** Start of AVAILABLE RECORDS **

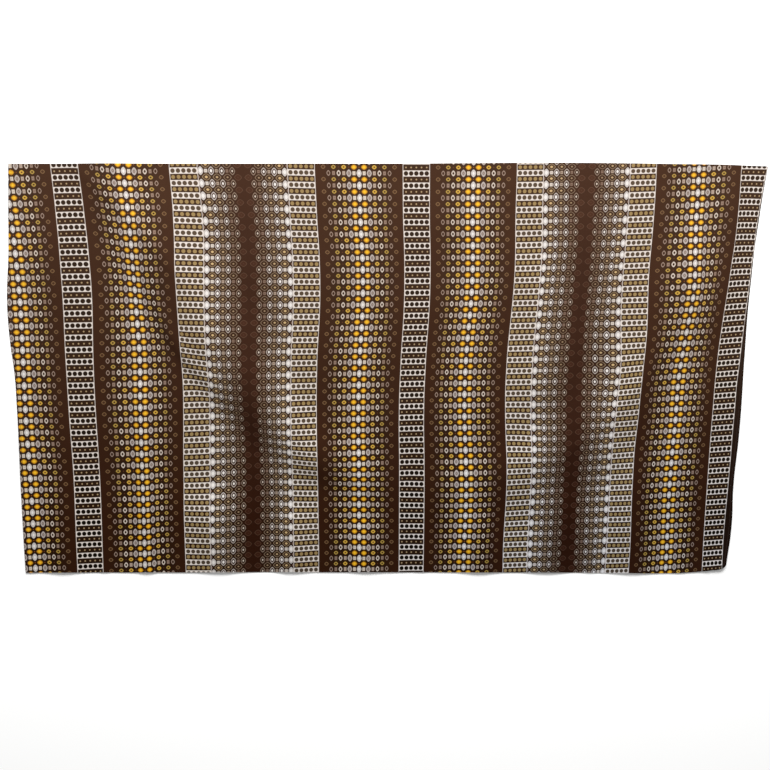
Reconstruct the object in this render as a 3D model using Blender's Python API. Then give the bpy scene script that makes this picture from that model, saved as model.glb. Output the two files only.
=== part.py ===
"""A printed cotton sarong laid out on a flat surface.

One open length of cloth, about 2.0 m by 1.14 m, with a narrow turned hem at each end. The cloth lies
flat but for a few soft folds: two long ones that swing down from the upper corners and meet below
the middle, a short crease at the left, and low ripples along the lower edge. X runs along the cloth,
Y across it and Z up from the surface. Its origin is at the middle of its box, on the surface.

The tables are in metres, measured from a point near the middle of the cloth, and are moved to the
middle of the box at the end.
"""
import math
from collections import namedtuple

import bmesh
import bpy
import numpy as np

# Cloth and hems
WALL = 0.0015
SEAM_GAP = 0.0003
HEM_DEPTH = 0.010
FOLD_RADIUS = (2 * WALL + SEAM_GAP) / 2
SEAM_INSET = FOLD_RADIUS + SEAM_GAP
HEM_LIFT = WALL + SEAM_GAP
HEM_LIFT_FLAT = 0.018
HEM_LIFT_END = 0.045

# How finely the solids are divided
PANEL_STEP = 0.034
HEM_STEP = 0.035
CORNER_COLUMNS = 5
FOLD_SAMPLES = 90
ROUND_SIDES = 4

EdgePoint = namedtuple("EdgePoint", "along across")
FoldPoint = namedtuple("FoldPoint", "x y rise left right")

# Where the left and right ends lie, from the lower edge to the upper: along is y, across is x
LEFT_END = (
    EdgePoint(-0.535, -0.9970),
    EdgePoint(-0.300, -0.9965),
    EdgePoint(-0.050, -0.9940),
    EdgePoint(0.030, -0.9950),
    EdgePoint(0.130, -1.0025),
    EdgePoint(0.360, -0.9910),
    EdgePoint(0.600, -0.9770),
)
RIGHT_END = (
    EdgePoint(-0.503, 0.9830),
    EdgePoint(-0.395, 0.9885),
    EdgePoint(-0.300, 0.9855),
    EdgePoint(-0.155, 0.9910),
    EdgePoint(0.080, 0.9915),
    EdgePoint(0.300, 0.9955),
    EdgePoint(0.450, 1.0045),
    EdgePoint(0.600, 1.0195),
)

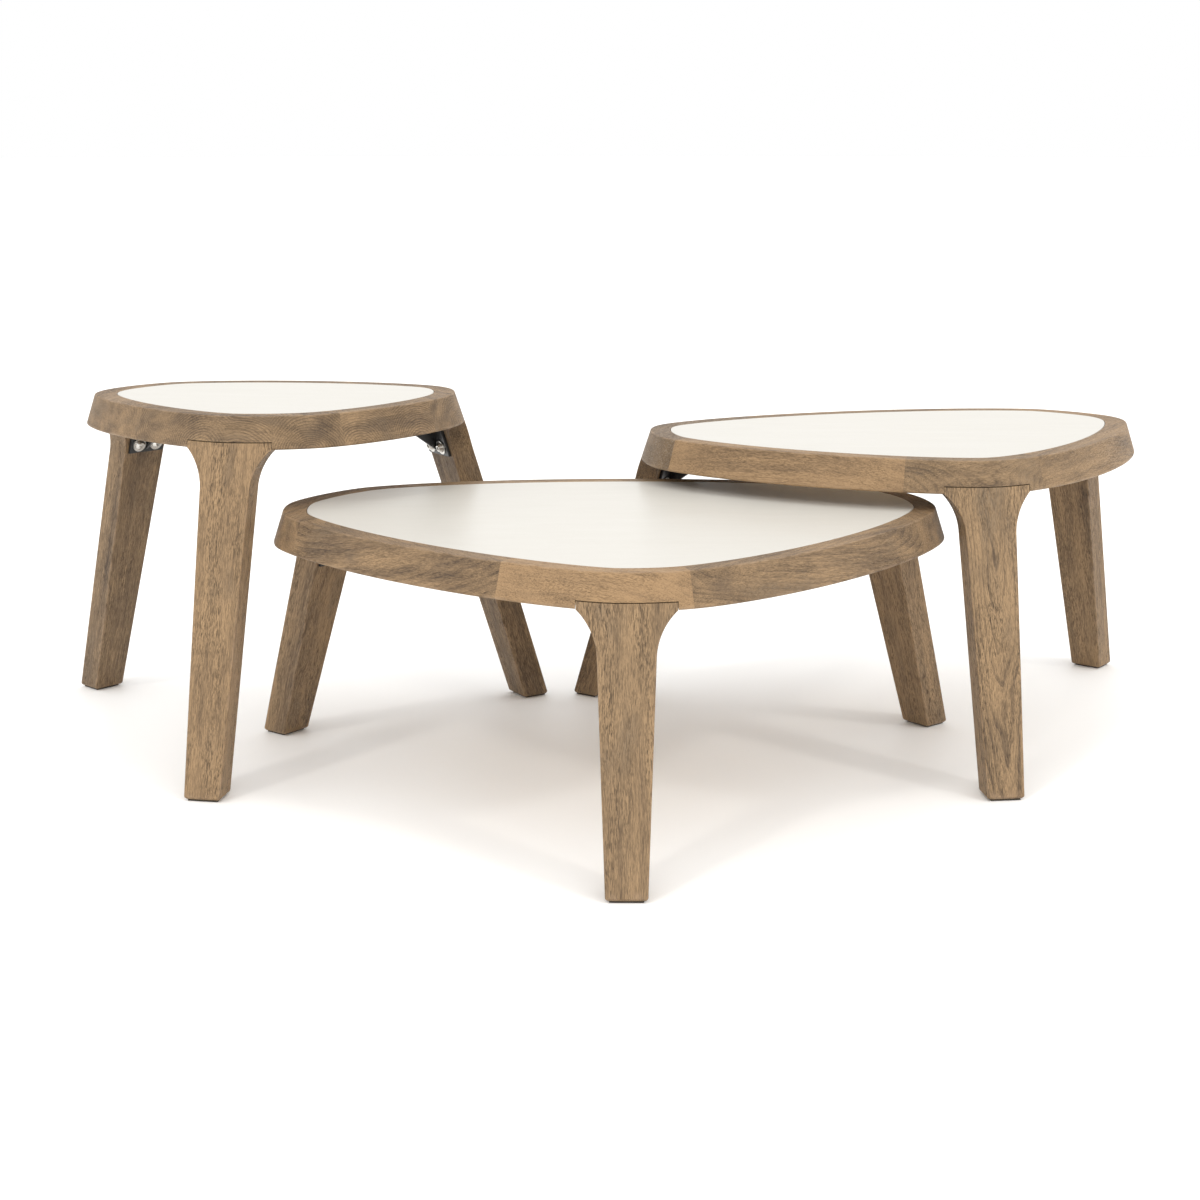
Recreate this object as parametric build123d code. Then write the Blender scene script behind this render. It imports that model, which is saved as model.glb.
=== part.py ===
from build123d import *
import math
import os

# Three nesting tables: a low large one, a medium one whose top passes over the
# large one's right end, and a small tall one whose top passes over its left end.
# Every table is a glued-up wooden frame ring with sloped sides, a mineral inlay
# on a plywood base board, and three splayed legs held by steel brackets.
# Millimetres, +Z up, floor at Z = 0, +X along the longest extent of the set.

# ---------------------------------------------------------------- driving sizes
FRAME_T = 40.5        # thickness of the frame ring
BORDER = 22.8         # flat wooden border round the inlay, at its narrowest
FLARE = 13.2          # the ring's foot stands this far outside its top edge
EASE_TOP = 1.6        # eased edge round the top
EASE_FOOT = 3.2       # eased edge round the underside
INLAY_T = 6.0         # mineral inlay
BASE_T = 12.0         # plywood base board below the inlay
INLAY_GAP = 0.4       # joint line between inlay and ring
RING_LEDGE = 60.0     # mean width of the ring inside the inlay's edge
HEAD_W = 110.0        # width of a leg's T-shaped head
HEAD_UP = 8.5         # how far the head is let up into the ring
STEM_W = 64.0         # width of the leg just below the head
STEM_DROP = 50.0      # height of the curved flare below the ring
FOOT_W = 46.0         # width of the leg at the floor
LEG_T = 39.5          # radial thickness of a leg
FOOT_EASE = 4.0       # eased edges round the foot
GLIDE_T = 2.0         # glide under each foot
BRACKET_W = 54.0      # width of a leg bracket
BRACKET_H = 50.0      # height of its flange on the leg
BRACKET_L = 50.0      # length of its flange under the ring
BRACKET_T = 4.0       # plate thickness
BOLT_X = 13.6         # bolts this far each side of the bracket's middle
BOLT_UP = 13.0        # bolts this far above the flange's lower edge
BOLT_R = 4.0          # M8 leg bolts
BOLT_LEN = 30.0
BOLT_HEAD_R = 7.0
BOLT_HEAD_H = 4.4
WASHER_R = 10.0
WASHER_T = 1.6
INSERT_R = 6.0        # threaded insert in the leg
INSERT_LEN = 18.0
SCREW_R = 2.2         # countersunk wood screws, bracket to ring
SCREW_LEN = 18.0
SCREW_HEAD_R = 4.2
TENON = (40.0, 22.0, 8.0)   # loose tenon: along the ring, across it, thickness
TENON_FIT = 0.1
SLOPE = FLARE / FRAME_T     # sides of ring and legs share this slope

# Each outline is a closed curve given by its support function
# p(a) = c0 + sum(an cos(n a) + bn sin(n a)), n = 2, 3, ..., so every offset of it
# is exact. Angles are the directions the outline faces, in degrees. "joints" are
# where the ring's pieces meet; each is named after the piece that follows it.
# "wide" is how much wider than BORDER the wood gets at the left and right ends.
TABLES = {
    "large": dict(
        h=334.2, at=(17.2, 2530.2), wide=(6.2, 3.5),
        c=[327.1, 51.7, 2.8, -6.5, 32.1, 4.2, 2.7, 1.3, -9.4, 2.3, 0.1, 1.1, 0.2, -1.9, -1.2, -0.1, 0.4],
        legs=dict(front=269.7, right=40.0, left=142.7),
        joints=[("front_left_rail", 214.8), ("front_corner", 238.0), ("front_right_rail", 291.5),
                ("right_corner", 330.0), ("back_rail", 78.0), ("left_corner", 110.0)]),
    "medium": dict(
        h=396.8, at=(408.9, 2806.4), wide=(3.4, 6.3),
        c=[259.7, 47.1, 20.7, -17.6, 18.6, 1.1, 2.1, 8.4, -0.8, -0.6, 1.1, -0.8, 0.1, 0.5, -1.1, 0.1, -0.1],
        legs=dict(front=276.9, right=52.4, left=146.8),
        joints=[("front_left_rail", 220.8), ("front_corner", 255.5), ("right_rail", 309.0),
                ("right_corner", 350.0), ("back_rail", 95.0), ("left_corner", 115.0)]),
    "small": dict(
        h=450.0, at=(-431.2, 2759.3), wide=(5.8, 4.3),
        c=[185.9, 27.7, -3.6, -0.4, 16.4, 1.5, 2.8, -2.1, -2.9, 1.8, -0.5, 1.0, -0.4, -1.0, -0.1, -0.2, 0.0],
        legs=dict(front=259.9, right=33.3, left=137.0),
        joints=[("front_corner", 226.0), ("right_rail", 306.5), ("right_corner", 329.5),
                ("back_rail", 80.0), ("left_corner", 100.0)]),
}
ORIGIN = (8.8, 2593.9)   # middle of the set's footprint box, in the outlines' coordinates


# ---------------------------------------------------------------- outlines
def support(c, a):
    p, dp = c[0], 0.0
    for i in range(1, len(c), 2):
        n = (i + 3) // 2
        p += c[i] * math.cos(n * a) + c[i + 1] * math.sin(n * a)
        dp += n * (c[i + 1] * math.cos(n * a) - c[i] * math.sin(n * a))
    return p, dp


def point(c, at, off, a):
    p, dp = support(c, a)
    p += off
    return (at[0] - ORIGIN[0] + p * math.cos(a) - dp * math.sin(a),
            at[1] - ORIGIN[1] + p * math.sin(a) + dp * math.cos(a))


def inner_c(c):
    # the ring's inner opening: the same curve drawn in, with softer corners
    out = [c[0] - RING_LEDGE]
    soft = {2: 0.5, 3: 0.35}
    for i in range(1, len(c), 2):
        k = soft.get((i + 3) // 2, 0.0)
        out += [c[i] * k, c[i + 1] * k]
    return out


def inlay_curve(tb):
    # the inlay's outline: drawn in a little further at the left and right ends
    left, right = tb["wide"]
    m, d = (left + right) / 2, (right - left) / 2
    c = list(tb["c"])
    c[0] -= m / 2
    c[1] -= m / 2
    c[3] -= d / 4
    return c, (tb["at"][0] - 0.75 * d, tb["at"][1])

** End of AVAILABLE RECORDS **

Output, please, only the lines running from the start of the entries through the line that contains "Y across it", including both of those lines.

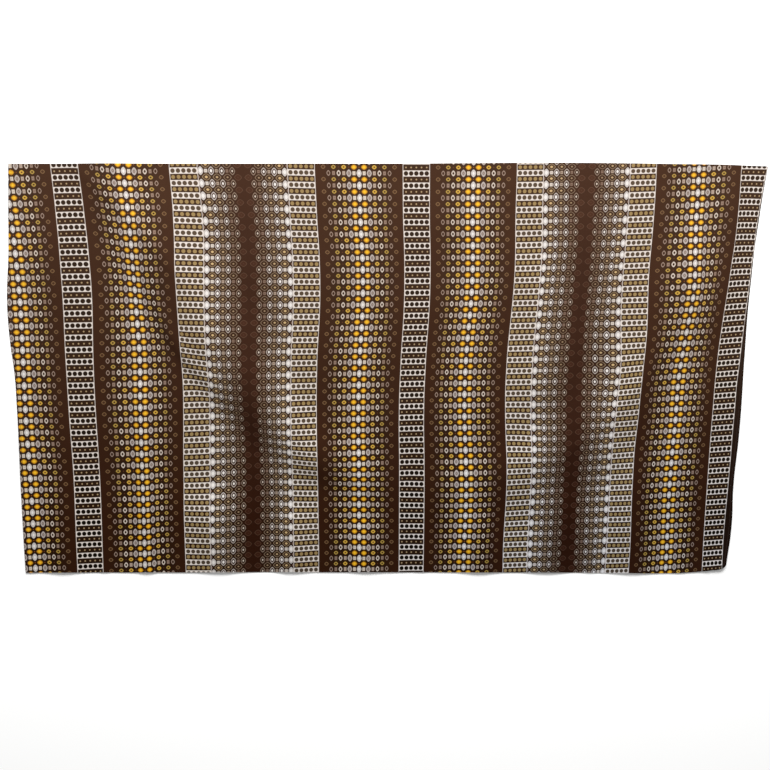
Reconstruct the object in this render as a 3D model using Blender's Python API. Then give the bpy scene script that makes this picture from that model, saved as model.glb. Output the two files only.
=== part.py ===
"""A printed cotton sarong laid out on a flat surface.

One open length of cloth, about 2.0 m by 1.14 m, with a narrow turned hem at each end. The cloth lies
flat but for a few soft folds: two long ones that swing down from the upper corners and meet below
the middle, a short crease at the left, and low ripples along the lower edge. X runs along the cloth,
Y across it and Z up from the surface. Its origin is at the middle of its box, on the surface.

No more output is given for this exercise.